### [What needs to be done]
Extract the listing in its entirety, keeping each line identical to the original.

### [Source material]
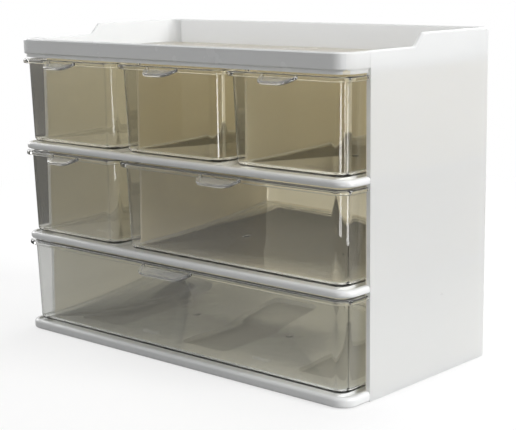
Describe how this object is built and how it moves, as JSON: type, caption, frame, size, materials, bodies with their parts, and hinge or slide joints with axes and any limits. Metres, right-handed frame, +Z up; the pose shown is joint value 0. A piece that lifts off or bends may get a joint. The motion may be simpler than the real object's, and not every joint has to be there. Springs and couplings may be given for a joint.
{
  "type": "desk drawer organizer",
  "caption": "Free-standing white desk organizer with an open tray on top and rows of clear pull-out drawers with sloping finger tabs.",
  "frame": {"origin": "on the ground under the middle of the whole outline, pull tabs included, drawers shut", "axes": "+Z up, -Y towards the drawer fronts, +X to the right seen from the front"},
  "size_m": [0.27, 0.151, 0.2005],
  "materials": {
    "white_shell": "satin white moulding",
    "clear_drawer": "clear polished moulding",
    "rubber": "soft matt"
  },
  "bodies": {
    "cabinet": {"left_side_panel": "white_shell", "right_side_panel": "white_shell", "back_panel": "white_shell", "base_plate": "white_shell", "lower_shelf": "white_shell", "upper_shelf": "white_shell", "top_tray": "white_shell", "middle_divider": "white_shell", "left_upper_divider": "white_shell", "right_upper_divider": "white_shell", "front_left_foot": "rubber", "rear_left_foot": "rubber", "front_right_foot": "rubber", "rear_right_foot": "rubber"},
    "top_left_drawer_body": {"top_left_drawer": "clear_drawer"},
    "top_middle_drawer_body": {"top_middle_drawer": "clear_drawer"},
    "top_right_drawer_body": {"top_right_drawer": "clear_drawer"},
    "middle_left_drawer_body": {"middle_left_drawer": "clear_drawer"},
    "middle_right_drawer_body": {"middle_right_drawer": "clear_drawer"},
    "bottom_drawer_body": {"bottom_drawer": "clear_drawer"}
  },
  "joints": [
    {"name": "top_left_drawer_slide", "type": "slide", "parent": "cabinet", "child": "top_left_drawer_body", "axis": [0, -1, 0], "range_m": [0, 0.0928]},
    {"name": "top_middle_drawer_slide", "type": "slide", "parent": "cabinet", "child": "top_middle_drawer_body", "axis": [0, -1, 0], "range_m": [0, 0.0928]},
    {"name": "top_right_drawer_slide", "type": "slide", "parent": "cabinet", "child": "top_right_drawer_body", "axis": [0, -1, 0], "range_m": [0, 0.0928]},
    {"name": "middle_left_drawer_slide", "type": "slide", "parent": "cabinet", "child": "middle_left_drawer_body", "axis": [0, -1, 0], "range_m": [0, 0.0928]},
    {"name": "middle_right_drawer_slide", "type": "slide", "parent": "cabinet", "child": "middle_right_drawer_body", "axis": [0, -1, 0], "range_m": [0, 0.0928]},
    {"name": "bottom_drawer_slide", "type": "slide", "parent": "cabinet", "child": "bottom_drawer_body", "axis": [0, -1, 0], "range_m": [0, 0.0928]}
  ]
}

### [Response to the exercise]
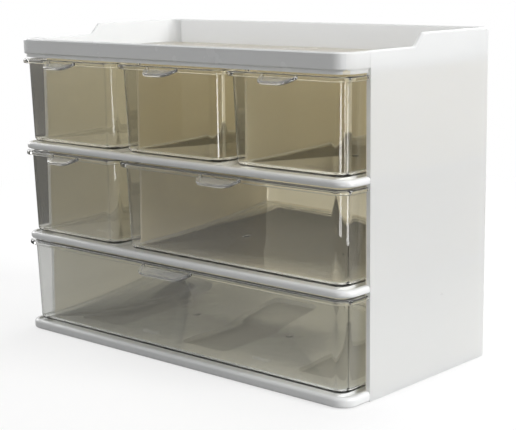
Describe how this object is built and how it moves, as JSON: type, caption, frame, size, materials, bodies with their parts, and hinge or slide joints with axes and any limits. Metres, right-handed frame, +Z up; the pose shown is joint value 0. A piece that lifts off or bends may get a joint. The motion may be simpler than the real object's, and not every joint has to be there. Springs and couplings may be given for a joint.
{
  "type": "desk drawer organizer",
  "caption": "Free-standing white desk organizer with an open tray on top and rows of clear pull-out drawers with sloping finger tabs.",
  "frame": {"origin": "on the ground under the middle of the whole outline, pull tabs included, drawers shut", "axes": "+Z up, -Y towards the drawer fronts, +X to the right seen from the front"},
  "size_m": [0.27, 0.151, 0.2005],
  "materials": {
    "white_shell": "satin white moulding",
    "clear_drawer": "clear polished moulding",
    "rubber": "soft matt"
  },
  "bodies": {
    "cabinet": {"left_side_panel": "white_shell", "right_side_panel": "white_shell", "back_panel": "white_shell", "base_plate": "white_shell", "lower_shelf": "white_shell", "upper_shelf": "white_shell", "top_tray": "white_shell", "middle_divider": "white_shell", "left_upper_divider": "white_shell", "right_upper_divider": "white_shell", "front_left_foot": "rubber", "rear_left_foot": "rubber", "front_right_foot": "rubber", "rear_right_foot": "rubber"},
    "top_left_drawer_body": {"top_left_drawer": "clear_drawer"},
    "top_middle_drawer_body": {"top_middle_drawer": "clear_drawer"},
    "top_right_drawer_body": {"top_right_drawer": "clear_drawer"},
    "middle_left_drawer_body": {"middle_left_drawer": "clear_drawer"},
    "middle_right_drawer_body": {"middle_right_drawer": "clear_drawer"},
    "bottom_drawer_body": {"bottom_drawer": "clear_drawer"}
  },
  "joints": [
    {"name": "top_left_drawer_slide", "type": "slide", "parent": "cabinet", "child": "top_left_drawer_body", "axis": [0, -1, 0], "range_m": [0, 0.0928]},
    {"name": "top_middle_drawer_slide", "type": "slide", "parent": "cabinet", "child": "top_middle_drawer_body", "axis": [0, -1, 0], "range_m": [0, 0.0928]},
    {"name": "top_right_drawer_slide", "type": "slide", "parent": "cabinet", "child": "top_right_drawer_body", "axis": [0, -1, 0], "range_m": [0, 0.0928]},
    {"name": "middle_left_drawer_slide", "type": "slide", "parent": "cabinet", "child": "middle_left_drawer_body", "axis": [0, -1, 0], "range_m": [0, 0.0928]},
    {"name": "middle_right_drawer_slide", "type": "slide", "parent": "cabinet", "child": "middle_right_drawer_body", "axis": [0, -1, 0], "range_m": [0, 0.0928]},
    {"name": "bottom_drawer_slide", "type": "slide", "parent": "cabinet", "child": "bottom_drawer_body", "axis": [0, -1, 0], "range_m": [0, 0.0928]}
  ]
}